[Your objective]
Copy out every line exactly as given.

+++++

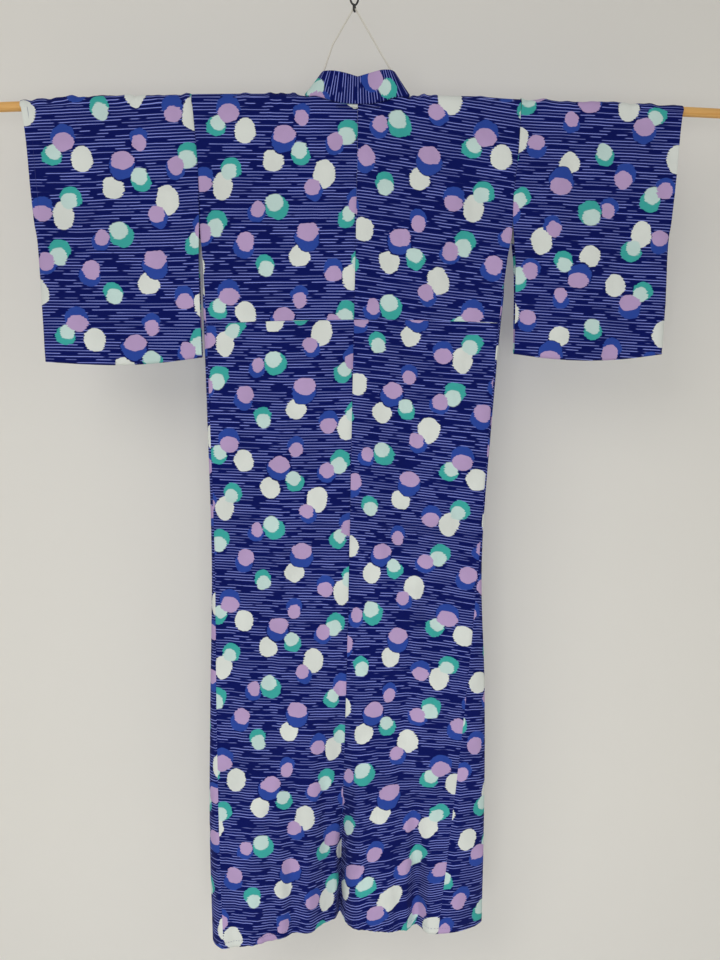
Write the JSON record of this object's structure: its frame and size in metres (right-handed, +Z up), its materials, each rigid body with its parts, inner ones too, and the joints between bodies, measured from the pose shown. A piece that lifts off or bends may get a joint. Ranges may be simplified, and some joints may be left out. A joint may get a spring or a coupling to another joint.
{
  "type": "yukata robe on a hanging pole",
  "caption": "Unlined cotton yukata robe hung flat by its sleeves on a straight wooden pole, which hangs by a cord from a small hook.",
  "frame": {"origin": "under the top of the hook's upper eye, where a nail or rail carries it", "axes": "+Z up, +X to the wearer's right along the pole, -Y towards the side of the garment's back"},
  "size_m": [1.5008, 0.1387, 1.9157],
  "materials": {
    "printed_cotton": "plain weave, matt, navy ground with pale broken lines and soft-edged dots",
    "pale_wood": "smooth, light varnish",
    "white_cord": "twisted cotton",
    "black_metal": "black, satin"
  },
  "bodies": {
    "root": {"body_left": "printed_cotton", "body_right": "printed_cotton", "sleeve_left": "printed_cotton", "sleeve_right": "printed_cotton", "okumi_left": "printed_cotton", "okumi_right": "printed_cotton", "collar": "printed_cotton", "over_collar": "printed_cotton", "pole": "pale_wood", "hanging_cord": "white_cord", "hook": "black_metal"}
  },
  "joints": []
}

+++++

[Response]
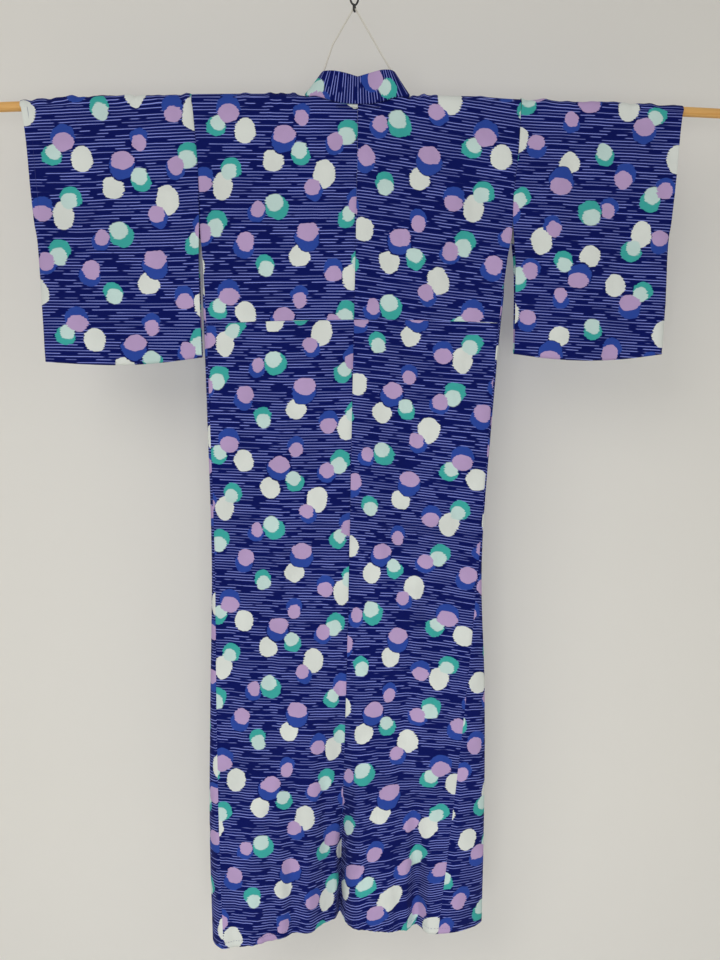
Write the JSON record of this object's structure: its frame and size in metres (right-handed, +Z up), its materials, each rigid body with its parts, inner ones too, and the joints between bodies, measured from the pose shown. A piece that lifts off or bends may get a joint. Ranges may be simplified, and some joints may be left out. A joint may get a spring or a coupling to another joint.
{
  "type": "yukata robe on a hanging pole",
  "caption": "Unlined cotton yukata robe hung flat by its sleeves on a straight wooden pole, which hangs by a cord from a small hook.",
  "frame": {"origin": "under the top of the hook's upper eye, where a nail or rail carries it", "axes": "+Z up, +X to the wearer's right along the pole, -Y towards the side of the garment's back"},
  "size_m": [1.5008, 0.1387, 1.9157],
  "materials": {
    "printed_cotton": "plain weave, matt, navy ground with pale broken lines and soft-edged dots",
    "pale_wood": "smooth, light varnish",
    "white_cord": "twisted cotton",
    "black_metal": "black, satin"
  },
  "bodies": {
    "root": {"body_left": "printed_cotton", "body_right": "printed_cotton", "sleeve_left": "printed_cotton", "sleeve_right": "printed_cotton", "okumi_left": "printed_cotton", "okumi_right": "printed_cotton", "collar": "printed_cotton", "over_collar": "printed_cotton", "pole": "pale_wood", "hanging_cord": "white_cord", "hook": "black_metal"}
  },
  "joints": []
}